- Occupations: writer, television presenter, director, military historian.

= Mike Loades =

British television director

Mike Loades is a British writer, television presenter, director, and military historian.

==Career==
As a television presenter/host he is best known for the BBC series' Time Commanders (2003-2005) and Weapons That Made Britain (2004) for Channel 4, Medieval Tournament: Making of a Knight (2003) for Channel 4 and Discovery Channel, Weapon Masters (2007) for Discovery Networks, and Going Medieval (2012) for H2. Loades appears regularly in television history documentaries as a military historian/historical weapons specialist.
He also works as a director for television and as a historical consultant for the video games industry. Additionally he works as a fight choreographer/action arranger, who specializes in historical combat.

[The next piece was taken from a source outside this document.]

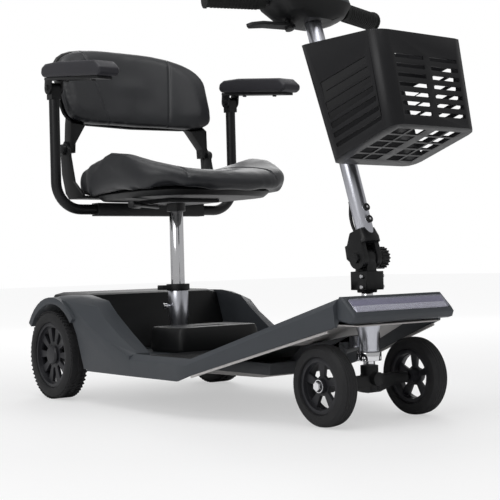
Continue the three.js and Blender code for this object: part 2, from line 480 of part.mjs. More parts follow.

Loades has had several books published on arms and armour topics in addition to one about the history of dogs. He provided commentary about the Battle of the Teutoburg Forest in a short documentary for the videogame Total War: Rome 2 in addition to directing other short documentaries for the franchise - The Throwing War and Legionary Kit. While referring to Assassin's Creed, which he had worked as a consultant to Black Flag, he said that he was "blown away" by the work that was put in by the video game industry to make their work more historically authentic.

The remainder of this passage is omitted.